Two days ago, Mike Pence’s supporters formed a Super PAC just in case he decides to run for president in 2024. Today he’s in New Hampshire, visiting quaint local bakeries and Dunkin’ Donuts for photo ops. You can never be 100 percent certain of these things, of course, but I think it’s fairly clear to all what is most likely to happen sometime in the next few weeks: Pence will enter the race for the 2024 Republican nomination.
The most obvious question to ask first is: “Well, why?” It certainly cannot be because Pence thinks he has a winning play. This has been dissected in detail already, here and elsewhere, but to summarize: Pence starts his race in a politically impossible position.
Pence had a political career of some note prior to 2016: a six-term Indiana congressman from the “Class of 9/11” (he took office in January 2001), then a two-term governor of Indiana. That past is dust now. To the voting public of both parties, he is forever and inextricably associated with one person: Donald Trump. And Republican voters in particular have a complicated relationship with Pence in that regard.
An enormous segment of them (the die-hard Trump base) will never forgive him for what Trump insists was Pence’s cowardice on January 6. Another, smaller segment of the base will never forgive him for having served Trump so loyally as his vice president during the preceding four years. And then the gormless mass of voters in the middle (myself included) is just sort of wondering, “Why are you here? Was Chris Christie booked to play the Jersey Shore or something?”
Interestingly, if his messaging on Twitter and social media is anything to go by, it seems that the reason Pence is here is to make points of Republican principle. Pence is hitting on old, unsexy but traditionally conservative topics such as the need for Social Security and Medicare reform and regulatory overhaul. He’s hitting familiar beats on foreign policy and national security.
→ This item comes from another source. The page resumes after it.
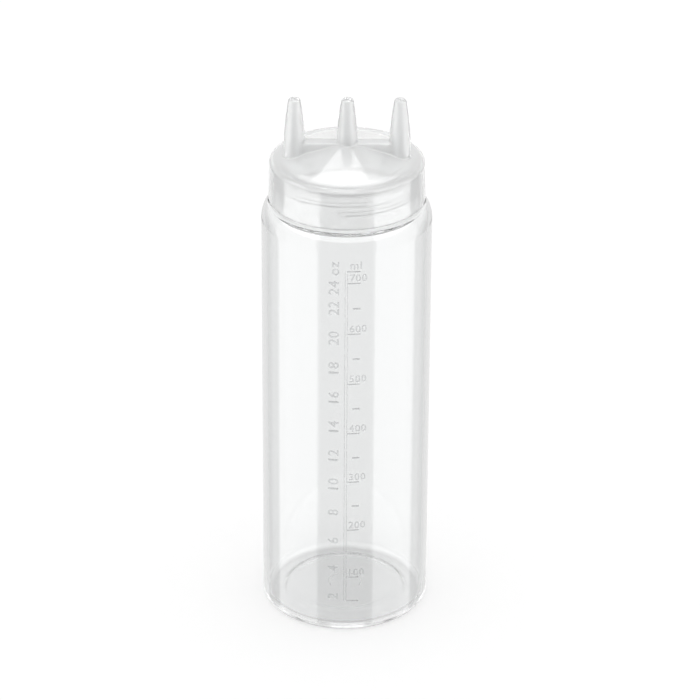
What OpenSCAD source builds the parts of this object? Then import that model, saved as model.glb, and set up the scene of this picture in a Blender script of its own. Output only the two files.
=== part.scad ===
// Squeeze bottle for sauce with a wide-mouth neck and a three-nozzle screw cap.
// Millimetres. The bottle stands on z = 0 with its axis on the z axis, the
// nozzles stand in a row along x, and the graduated front faces -y.

/* [Bottle] */
// Outside diameter of the straight side
body_d = 76; // [60:0.5:110]
// Height at which the straight side ends and the shoulder starts
side_h = 194; // [100:1:260]
// Wall thickness of the side, shoulder and neck
wall = 2.4; // [1:0.1:4]
// Thickness of the floor
floor_t = 2.6; // [1.2:0.1:5]
// Radius of the rounded heel
heel_r = 3.6; // [2.6:0.1:8]
// Width of the flat ring that the bottle stands on
stand_w = 5.8; // [2:0.1:8]
// Width of the slope between the standing ring and the pushed-up floor
push_slope = 4.1; // [2:0.1:10]
// Height of the push-up in the middle of the base
push_h = 2.8; // [0.6:0.1:8]

/* [Shoulder and neck] */
// Radius of the shoulder's curve
shoulder_r = 13; // [8:0.5:16]
// Angle through which the shoulder curves inwards
shoulder_a = 41.5; // [35:0.5:50]
// How far the neck stands in from the straight side
neck_inset = 7.2; // [6.6:0.1:14]
// Height of the neck from the ledge to the lip
neck_h = 16.8; // [12:0.1:24]
// Rounding of the lip
lip_r = 0.7; // [0.3:0.05:1]

/* [Cap] */
// Wall thickness at the top of the skirt
cap_wall = 2; // [1.2:0.1:3.5]
// How much thicker the skirt is at its foot than at its top
skirt_draft = 0.5; // [0:0.05:1]
// Room for the thread between the neck and the skirt
thread_room = 1.6; // [1:0.05:2.5]
// Gap between the ledge and the foot of the skirt
skirt_gap = 1.5; // [0.6:0.1:4]
// Rounding of the foot of the skirt
foot_r = 0.6; // [0.2:0.05:0.9]
// Thickness of the cap over the sealing ring
rim_t = 2.1; // [1.2:0.1:4]
// Rounding of the rim's outer edge
rim_r = 2.4; // [0.5:0.1:3]
// Width of the flat ring round the dome, rounding included
rim_w = 5.1; // [3.5:0.1:8]
// Slope of the dome in degrees
dome_a = 16.6; // [8:0.2:24]
// Wall thickness of the dome, the web and the nozzles
dome_t = 1.6; // [1:0.1:2.4]
// Radius of the half-round bead that holds the sealing ring in the cap
bead_r = 0.5; // [0.35:0.05:0.8]

/* [Nozzles and web] */
// Gap between the foot of an outer nozzle and the flat ring round the dome
edge_gap = 1.4; // [0.4:0.1:6]
// Diameter of a nozzle at its foot
foot_d = 9.4; // [7:0.1:12]
// Diameter of a nozzle just below its rounded tip
tip_d = 5.5; // [4:0.1:6.5]
// Height of a nozzle above the web
nozzle_h = 20.3; // [10:0.1:40]
// Height above the web over which the nozzle is still straight
straight_h = 1.2; // [0.5:0.1:4]
// How much the taper swells outwards half-way up, where 0 is a straight cone
swell = 0.45; // [0:0.05:0.9]
// Rounding of the tip
tip_r = 0.8; // [0.3:0.05:1]
// Diameter of the outlet in the tip
outlet_d = 2.3; // [1:0.1:2.8]
// Length of the outlet before the bore widens
outlet_h = 2.5; // [1:0.1:6]
// Width of the web
web_w = 6.2; // [4.5:0.1:8]
// Height of the web's flat top above the top of the dome
web_rise = 0.7; // [0.3:0.1:3]
// Rounding of the web's top edges
web_r = 0.8; // [0.2:0.05:1.5]
// Rounding of the top edges of the channel inside the web
channel_r = 0.4; // [0.1:0.05:0.6]

/* [Sealing ring] */
// Thickness of the ring as it is squeezed between lip and cap
ring_t = 1.4; // [0.8:0.1:3]
// Gap between the ring and the cap's skirt
ring_gap = 0.3; // [0.1:0.05:0.5]

/* [Hidden] */
$fn = 128;
eps = 0.01;

// Radii and heights of the bottle
body_r = body_d / 2;
bore_r = body_r - wall;
ledge_z = side_h + shoulder_r * sin(shoulder_a);
neck_r = body_r - neck_inset;
mouth_r = neck_r - wall;
lip_z = ledge_z + neck_h;
stand_r = body_r - heel_r - stand_w;
push_r = stand_r - push_slope;
// Smallest radius of a concave corner
corner_r = 1;

// Radii and heights of the cap
skirt_in_r = neck_r + thread_room;
skirt_top_r = skirt_in_r + cap_wall;
skirt_foot_r = skirt_top_r + skirt_draft;
skirt_z = ledge_z + skirt_gap;
bead_z = lip_z - bead_r;
land_z = lip_z + ring_t;
rim_z = land_z + rim_t;
cone_r = skirt_top_r - rim_w;
dome_drop = dome_t / cos(dome_a);
dome_z = rim_z + (cone_r - foot_d / 2) * tan(dome_a);
web_z = dome_z + web_rise;
tip_z = web_z + nozzle_h;
pitch = cone_r - edge_gap - foot_d / 2;

// Points along an arc about [x, z], from angle a to angle b, n steps
function arc(x, z, r, a, b, n) =
    [for (i = [0:n]) let (t = a + (b - a) * i / n) [x + r * cos(t), z + r * sin(t)]];

// Height of the dome's outer cone, and of its inner one, at radius r
function cone_z(r) = rim_z + (cone_r - r) * tan(dome_a);
function inner_cone_z(r) = cone_z(r) - dome_drop;

// Outline of the bottle's outer side, from the middle of the base to the mouth
function bottle_outside() = concat(
    [[0, push_h], [push_r, push_h], [stand_r, 0]],
    arc(body_r - heel_r, heel_r, heel_r, -90, 0, 8),
    arc(body_r - shoulder_r, side_h, shoulder_r, 0, shoulder_a, 10),
    arc(neck_r + corner_r, ledge_z + corner_r, corner_r, 270, 180, 4),
    arc(neck_r - lip_r, lip_z - lip_r, lip_r, 0, 90, 4));

// Outline of its inner side, from the mouth to the middle of the floor
function bottle_inside() =
    let (
        inner_r = shoulder_r - wall,
        roof_z = ledge_z - wall,
        roof_a = asin((roof_z - side_h) / inner_r),
        heel_in_r = max(heel_r - wall, corner_r))
    concat(
        arc(mouth_r + lip_r, lip_z - lip_r, lip_r, 90, 180, 4),
        arc(neck_r + corner_r, ledge_z + corner_r, corner_r + wall, 180, 270, 6),
        arc(body_r - shoulder_r, side_h, inner_r, roof_a, 0, 8),
        arc(bore_r - heel_in_r, floor_t + heel_in_r, heel_in_r, 0, -90, 6),
        [[stand_r, floor_t], [push_r, floor_t + push_h], [0, floor_t + push_h]]);

// Blow-moulded body with a pushed-up floor, a shoulder, a ledge and a wide neck
module bottle()
    color([0.92, 0.95, 0.96, 0.45])
    rotate_extrude()
    polygon(concat(bottle_outside(), bottle_inside()));

// Flat ring squeezed between the lip of the neck and the land inside the cap
module sealing_ring()
    color("white")
    rotate_extrude()
    polygon([
        [mouth_r, lip_z], [skirt_in_r - ring_gap, lip_z],
        [skirt_in_r - ring_gap, land_z], [mouth_r, land_z]]);

// Everything inside the outer face of the cap's skirt, rim and dome
module cap_outside()
    rotate_extrude()
    polygon(concat(
        [[0, skirt_z], [skirt_foot_r - foot_r, skirt_z]],
        arc(skirt_foot_r - foot_r, skirt_z + foot_r, foot_r, -90, 0, 4),
        arc(skirt_top_r - rim_r, rim_z - rim_r, rim_r, 0, 90, 8),
        [[cone_r, rim_z], [foot_d / 2, dome_z], [0, dome_z]]));

// The space inside the cap: skirt, bead over the neck, land for the ring and dome
module cap_inside()
    rotate_extrude()
    polygon(concat(
        [[0, skirt_z - eps], [skirt_in_r + foot_r, skirt_z - eps], [skirt_in_r, skirt_z + foot_r]],
        arc(skirt_in_r, bead_z, bead_r, 270, 90, 6),
        [[skirt_in_r, land_z], [mouth_r, land_z],
         [mouth_r, max(land_z, inner_cone_z(mouth_r))], [0, inner_cone_z(0)]]));

// Straight bar of height z across the dome, w wide, with rounded top edges
module web_bar(z, w, r)
    translate([-pitch, 0, 0])
    rotate([90, 0, 90])
    linear_extrude(2 * pitch)
    polygon(concat(
        [[-w / 2, land_z], [w / 2, land_z]],
        arc(w / 2 - r, z - r, r, 0, 90, 4),
        arc(r - w / 2, z - r, r, 90, 180, 4)));

// Outer face of one nozzle: straight foot, swelling taper and rounded tip
module nozzle_outside()
    rotate_extrude()
    polygon(concat(
        [[0, land_z], [foot_d / 2, land_z], [foot_d / 2, web_z + straight_h]],
        [for (i = [1:4]) let (t = i / 5)
            [foot_d / 2 - (foot_d - tip_d) / 2 * (t - swell * t * (1 - t)),
             web_z + straight_h + (nozzle_h - straight_h - tip_r) * t]],
        arc(tip_d / 2 - tip_r, tip_z - tip_r, tip_r, 0, 90, 5),
        [[0, tip_z]]));

// Bore of one nozzle: wide below, tapering to a short straight outlet
module nozzle_bore() {
    wide_r = foot_d / 2 - dome_t;
    translate([0, 0, land_z])
        cylinder(r = wide_r, h = web_z - land_z);
    translate([0, 0, web_z])
        cylinder(r1 = wide_r, r2 = outlet_d / 2, h = nozzle_h - outlet_h);
    translate([0, 0, tip_z - outlet_h - eps])
        cylinder(d = outlet_d, h = outlet_h + 2 * eps);
}

// Repeats a nozzle's shape at the three places in the row
module in_row()
    for (i = [-1:1])
        translate([i * pitch, 0, 0])
        children();

// Moulded screw cap with a dome, a hollow web and three hollow nozzles
module nozzle_cap()
    color([0.90, 0.93, 0.94, 0.6])
    difference() {
        union() {
            cap_outside();
            web_bar(web_z, web_w, web_r);
            in_row() nozzle_outside();
        }
        cap_inside();
        web_bar(web_z - dome_t, web_w - 2 * dome_t, channel_r);
        in_row() nozzle_bore();
    }

bottle();
sealing_ring();
nozzle_cap();
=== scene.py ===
"""Clear squeeze bottle for sauce, with its sealing ring and its cap of three nozzles.

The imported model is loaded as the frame. The bottle, the ring, the cap and the raised scale are
surfaces worked out with numpy around it, in metres, and each rides on the body that carries it.
"""

import math

import bpy
import numpy as np
from bpy.props import FloatProperty, FloatVectorProperty, IntProperty, PointerProperty
from mathutils import Matrix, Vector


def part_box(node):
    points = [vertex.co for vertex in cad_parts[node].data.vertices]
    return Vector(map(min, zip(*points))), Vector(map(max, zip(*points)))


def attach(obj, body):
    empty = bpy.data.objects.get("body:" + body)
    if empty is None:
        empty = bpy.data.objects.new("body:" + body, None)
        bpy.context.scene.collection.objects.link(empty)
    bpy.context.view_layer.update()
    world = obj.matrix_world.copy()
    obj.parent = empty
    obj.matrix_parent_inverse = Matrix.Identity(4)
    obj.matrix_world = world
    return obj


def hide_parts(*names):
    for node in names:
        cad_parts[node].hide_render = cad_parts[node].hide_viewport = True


bl_info = {
    "name": "Nozzle squeeze bottle",
    "version": (1, 0, 0),
    "blender": (4, 5, 0),
    "location": "View3D > Sidebar > Bottle",
    "description": "Builds a clear sauce bottle with a three-nozzle cap around its packed model",
    "category": "Object",
}

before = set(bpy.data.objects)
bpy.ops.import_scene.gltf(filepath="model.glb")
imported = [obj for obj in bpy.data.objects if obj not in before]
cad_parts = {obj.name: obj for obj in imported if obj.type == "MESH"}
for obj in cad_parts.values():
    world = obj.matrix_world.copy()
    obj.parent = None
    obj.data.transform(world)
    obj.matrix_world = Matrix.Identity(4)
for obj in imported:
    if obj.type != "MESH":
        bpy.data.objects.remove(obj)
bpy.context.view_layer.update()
BODY_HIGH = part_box("bottle")[1]
CAP_LOW, CAP_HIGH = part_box("nozzle_cap")
RING_LOW, RING_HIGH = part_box("sealing_ring")
MM = 0.001
# Where round the neck the thread starts, and the part of a turn over which it fades at its ends
THREAD_ANGLE = math.radians(-102.2)
THREAD_FADE = 0.035
# Distance between the neck's rings of points, fine enough for the thread's ridge
THREAD_STEP = 0.16 * MM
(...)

This is natural enough for Pence — it’s in his DNA, these being the tenets of the Republican Party in which he matured as a politician. But it’s also notably not where the “energy” of the party is right now, suggesting that Pence either has no sense of his own chances or that he intends to run a different sort of campaign.
A losing campaign, mind you. Which brings us to the question of Trump and January 6. Pence has remained notably silent about the matter of the Capitol Invasion and his role in it in the years since, as one might expect of a man who’s keeping his options open. Neither Trump nor the the media will allow him even a moment’s worth of quiet after he formally announces, however, so Pence is going to have to address the matter directly. In fact, as my colleague Dan McLaughlin mused a month ago, maybe that has been his plan all along.
Now, before you say, “Come on, this sounds like a fantasy scenario daydreamed by the writers of National Review,” let me stipulate: Yes, of course it’s a fantasy scenario daydreamed by the writers of National Review — is that not rather self-evident? But the logic of the situation may force Pence into it anyway.
January 6 defines Mike Pence in the minds of most voters. It is quite literally the sole frame of reference most people have when thinking of him, mostly to his credit: He was otherwise as invisible during the Trump presidency as Joe Biden clearly wishes Kamala Harris would be. So Trump will immediately confront him about it, accusing him of disloyalty for failing to “send the election back to the states” — this is a tired refrain of Trump’s, one he just voiced again during his CNN Town Hall appearance last week — and if Pence doesn’t have a direct, assertive, confident answer then that’s the ball game right there. And if he answers like a man, that’s the ball game for Pence anyway: Such lèse-majesté will not be tolerated by Trump or his committed supporters, and those who appreciate it will not be shifting their votes to him over it. If this inevitable dynamic is obvious to me, one presumes it is obvious to Mike Pence as well.
This returns us to the question asked at the beginning of this piece: Why run, then? A few weeks ago, I wrote that the easiest way to lose the race for the Republican nomination is to relitigate January 6. I stand by that assertion, and curiously enough Mike Pence is the one candidate who will be forced to relitigate that day. His entire public meaning as a politician is forever associated with it; it’s his brand. So I hope he has something other than a pointless swan-song candidacy planned. We shall see.